══ Supplied material ══

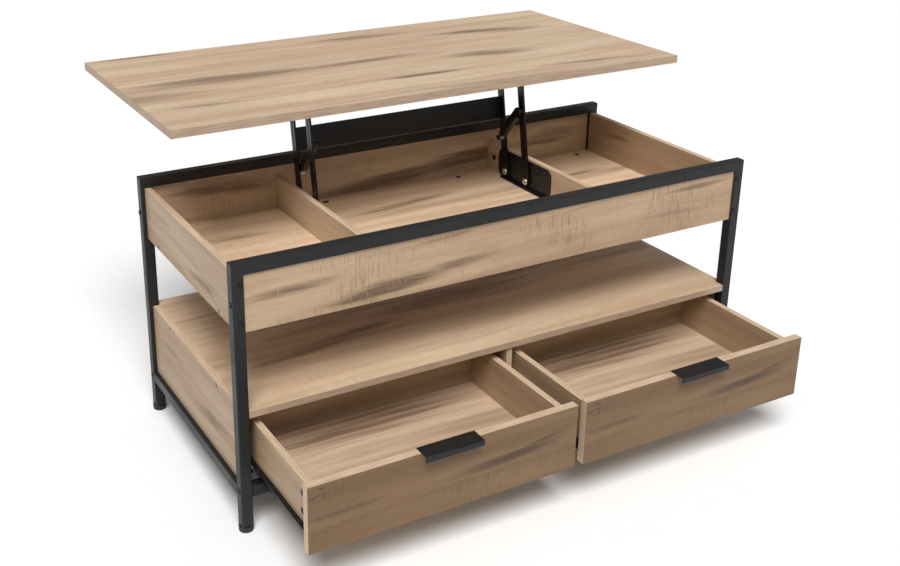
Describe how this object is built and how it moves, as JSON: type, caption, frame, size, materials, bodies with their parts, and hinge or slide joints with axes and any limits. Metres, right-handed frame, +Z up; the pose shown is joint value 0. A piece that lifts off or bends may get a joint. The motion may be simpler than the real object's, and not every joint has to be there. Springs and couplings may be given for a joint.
{
  "type": "lift top coffee table",
  "caption": "Rectangular coffee table: black square-tube frame, a top that lifts and moves back on parallel arms over divided storage, an open shelf and drawers below.",
  "frame": {"origin": "on the floor, at the centre of the footprint of the opened table (raised top and pulled-out drawers)", "axes": "+X along the table, +Y towards the side away from the drawers, +Z up"},
  "size_m": [1.06, 0.9428, 0.6347],
  "materials": {
    "oak_board": "matt printed oak-look laminate with brown streaks",
    "black_steel": "satin black powder coat",
    "black_fastener": "black oxide",
    "black_plastic": "matt black moulded plastic",
    "bright_rivet": "bright zinc",
    "roller_nylon": "off-white nylon",
    "steel_rod": "ground steel"
  },
  "bodies": {
    "root": {"post_front_left": "black_steel", "post_front_right": "black_steel", "top_rail_front": "black_steel", "post_back_left": "black_steel", "post_back_right": "black_steel", "top_rail_back": "black_steel", "lower_long_rails": "black_steel", "lower_side_rails": "black_steel", "cabinet_runners": "black_steel", "feet": "black_plastic", "front_apron": "oak_board", "upper_back_panel": "oak_board", "upper_side_panel_left": "oak_board", "upper_side_panel_right": "oak_board", "compartment_floor": "oak_board", "divider_left": "oak_board", "divider_right": "oak_board", "lower_side_panel_left": "oak_board", "lower_side_panel_right": "oak_board", "shelf": "oak_board", "drawer_partition": "oak_board", "lower_back_panel": "oak_board", "base_bracket_left": "black_steel", "base_bracket_right": "black_steel", "base_rivets": "bright_rivet", "frame_bolts": "black_fastener", "wood_screws": "black_fastener", "cam_nuts": "black_fastener"},
    "front_arms": {"front_arm_left": "black_steel", "front_arm_right": "black_steel"},
    "rear_arms": {"rear_arm_left": "black_steel", "rear_arm_right": "black_steel", "cross_plate": "black_steel"},
    "lift_top": {"tabletop": "oak_board", "top_bracket_left": "black_steel", "top_bracket_right": "black_steel", "top_rivets": "bright_rivet", "top_screws": "black_fastener"},
    "strut_housings": {"strut_housings": "black_steel"},
    "strut_rods": {"strut_rods": "steel_rod"},
    "drawer_left": {"drawer_left_front": "oak_board", "drawer_left_side_left": "oak_board", "drawer_left_side_right": "oak_board", "drawer_left_back": "oak_board", "drawer_left_bottom": "oak_board", "drawer_left_handle": "black_steel", "drawer_left_runners": "black_steel", "drawer_left_fasteners": "black_fastener"},
    "drawer_left_rollers": {"drawer_left_rollers": "roller_nylon"},
    "cabinet_rollers_left": {"cabinet_rollers_left": "roller_nylon"},
    "drawer_right": {"drawer_right_front": "oak_board", "drawer_right_side_left": "oak_board", "drawer_right_side_right": "oak_board", "drawer_right_back": "oak_board", "drawer_right_bottom": "oak_board", "drawer_right_handle": "black_steel", "drawer_right_runners": "black_steel", "drawer_right_fasteners": "black_fastener"},
    "drawer_right_rollers": {"drawer_right_rollers": "roller_nylon"},
    "cabinet_rollers_right": {"cabinet_rollers_right": "roller_nylon"}
  },
  "joints": [
    {"name": "top_lift", "type": "hinge", "parent": "root", "child": "front_arms", "pos_m": [0, 0.04759, 0.391], "axis": [1, 0, 0], "range_deg": [0, 80.45]},
    {"name": "rear_arm_swing", "type": "hinge", "parent": "root", "child": "rear_arms", "pos_m": [0, 0.11959, 0.391], "axis": [1, 0, 0], "range_deg": [0, 80.45]},
    {"name": "top_tilt", "type": "hinge", "parent": "front_arms", "child": "lift_top", "pos_m": [0, 0.08475, 0.60175], "axis": [1, 0, 0], "range_deg": [-80.45, 0]},
    {"name": "strut_housing_swing", "type": "hinge", "parent": "front_arms", "child": "strut_housings", "pos_m": [0, 0.07276, 0.5338], "axis": [1, 0, 0], "range_deg": [-40.23, 0]},
    {"name": "strut_rod_swing", "type": "hinge", "parent": "rear_arms", "child": "strut_rods", "pos_m": [0, 0.13226, 0.46289], "axis": [1, 0, 0], "range_deg": [-40.23, 0]},
    {"name": "drawer_left_slide", "type": "slide", "parent": "root", "child": "drawer_left", "axis": [0, -1, 0], "range_m": [-0.205, 0.02]},
    {"name": "cabinet_rollers_left_spin", "type": "hinge", "parent": "root", "child": "cabinet_rollers_left", "pos_m": [0, -0.22341, 0.11], "axis": [1, 0, 0], "range_deg": [-1469, 144]},
    {"name": "drawer_left_rollers_spin", "type": "hinge", "parent": "drawer_left", "child": "drawer_left_rollers", "pos_m": [0, -0.17541, 0.1083], "axis": [1, 0, 0], "range_deg": [-1469, 144]},
    {"name": "drawer_right_slide", "type": "slide", "parent": "root", "child": "drawer_right", "axis": [0, -1, 0], "range_m": [-0.205, 0.02]},
    {"name": "cabinet_rollers_right_spin", "type": "hinge", "parent": "root", "child": "cabinet_rollers_right", "pos_m": [0, -0.22341, 0.11], "axis": [1, 0, 0], "range_deg": [-1469, 144]},
    {"name": "drawer_right_rollers_spin", "type": "hinge", "parent": "drawer_right", "child": "drawer_right_rollers", "pos_m": [0, -0.17541, 0.1083], "axis": [1, 0, 0], "range_deg": [-1469, 144]}
  ],
  "couplings": [
    {"joint": "rear_arm_swing", "follows": "top_lift", "ratio": 1},
    {"joint": "top_tilt", "follows": "top_lift", "ratio": -1},
    {"joint": "strut_housing_swing", "follows": "top_lift", "ratio": -0.5},
    {"joint": "strut_rod_swing", "follows": "top_lift", "ratio": -0.5},
    {"joint": "cabinet_rollers_left_spin", "follows": "drawer_left_slide", "rad_per_m": 125},
    {"joint": "drawer_left_rollers_spin", "follows": "drawer_left_slide", "rad_per_m": 125},
    {"joint": "cabinet_rollers_right_spin", "follows": "drawer_right_slide", "rad_per_m": 125},
    {"joint": "drawer_right_rollers_spin", "follows": "drawer_right_slide", "rad_per_m": 125}
  ]
}
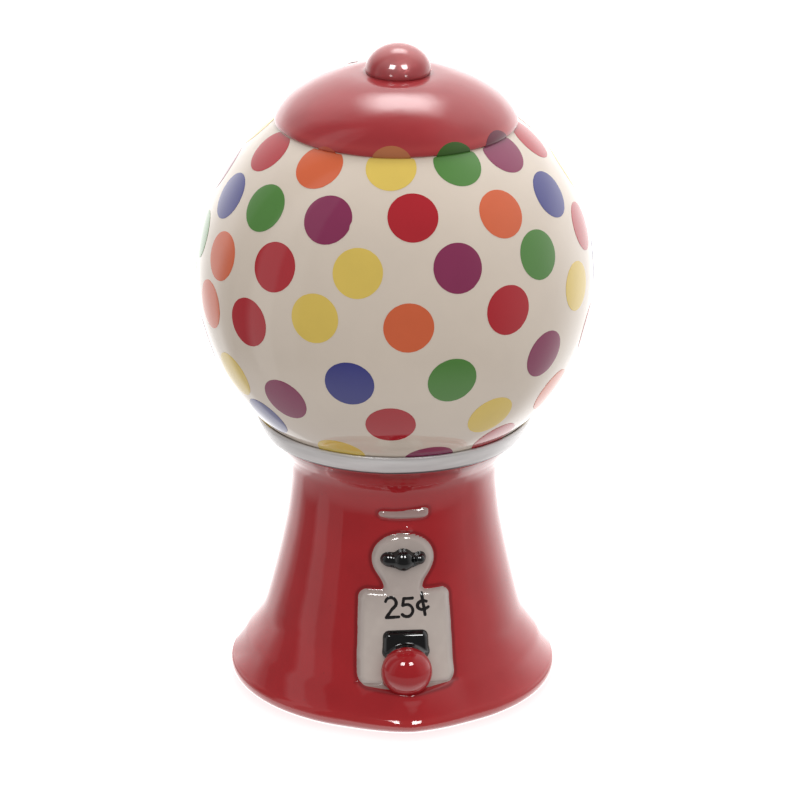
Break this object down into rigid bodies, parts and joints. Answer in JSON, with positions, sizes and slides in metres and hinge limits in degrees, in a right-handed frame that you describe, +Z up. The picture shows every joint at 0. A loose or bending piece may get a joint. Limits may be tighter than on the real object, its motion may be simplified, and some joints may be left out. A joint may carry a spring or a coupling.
{
  "type": "stacking salt and pepper shaker set",
  "caption": "Glazed ceramic salt and pepper set shaped like a gumball machine: a dotted globe with a domed cap nests in the rim of a flared base with relief coin front.",
  "frame": {"origin": "centre of the foot, on the table", "axes": "+Z up, -Y to the front with the coin relief, +X to the viewer's right when looking at the front"},
  "size_m": [0.0641, 0.0642, 0.1085],
  "materials": {
    "red_glaze": "gloss",
    "cream_glaze": "gloss",
    "silver_lustre": "gloss",
    "pale_glaze": "gloss",
    "black_glaze": "gloss",
    "red_dot": "gloss",
    "orange_dot": "gloss",
    "yellow_dot": "gloss",
    "green_dot": "gloss",
    "blue_dot": "gloss",
    "purple_dot": "gloss",
    "clear_rubber": "matte"
  },
  "bodies": {
    "base_shaker": {"base_body": "red_glaze", "globe_cup": "red_glaze", "rim_band": "silver_lustre", "catch_tray": "red_glaze", "coin_plate": "pale_glaze", "coin_slot_bar": "pale_glaze", "coin_crank": "black_glaze", "price_mark": "black_glaze", "chute_hood": "black_glaze", "chute_gumball": "red_glaze"},
    "base_plug": {"base_stopper": "clear_rubber"},
    "globe_shaker": {"globe_shell": "cream_glaze", "lid_cap": "red_glaze", "lid_knob": "red_glaze", "dots_red": "red_dot", "dots_orange": "orange_dot", "dots_yellow": "yellow_dot", "dots_green": "green_dot", "dots_blue": "blue_dot", "dots_purple": "purple_dot"},
    "globe_plug": {"globe_stopper": "clear_rubber"}
  },
  "joints": [
    {"name": "globe_lift", "type": "slide", "parent": "base_shaker", "child": "globe_shaker", "axis": [0, 0, 1], "range_m": [0, 0.06]},
    {"name": "base_plug_pull", "type": "slide", "parent": "base_shaker", "child": "base_plug", "axis": [0, 0, -1], "range_m": [0, 0.008]},
    {"name": "globe_plug_pull", "type": "slide", "parent": "globe_shaker", "child": "globe_plug", "axis": [0, 0, -1], "range_m": [0, 0.003]}
  ]
}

═══

→ **Do this**
Filter lines by "parts" and return each hit.

→ **Solution for this problem**
Describe how this object is built and how it moves, as JSON: type, caption, frame, size, materials, bodies with their parts, and hinge or slide joints with axes and any limits. Metres, right-handed frame, +Z up; the pose shown is joint value 0. A piece that lifts off or bends may get a joint. The motion may be simpler than the real object's, and not every joint has to be there. Springs and couplings may be given for a joint.
Break this object down into rigid bodies, parts and joints. Answer in JSON, with positions, sizes and slides in metres and hinge limits in degrees, in a right-handed frame that you describe, +Z up. The picture shows every joint at 0. A loose or bending piece may get a joint. Limits may be tighter than on the real object, its motion may be simplified, and some joints may be left out. A joint may carry a spring or a coupling.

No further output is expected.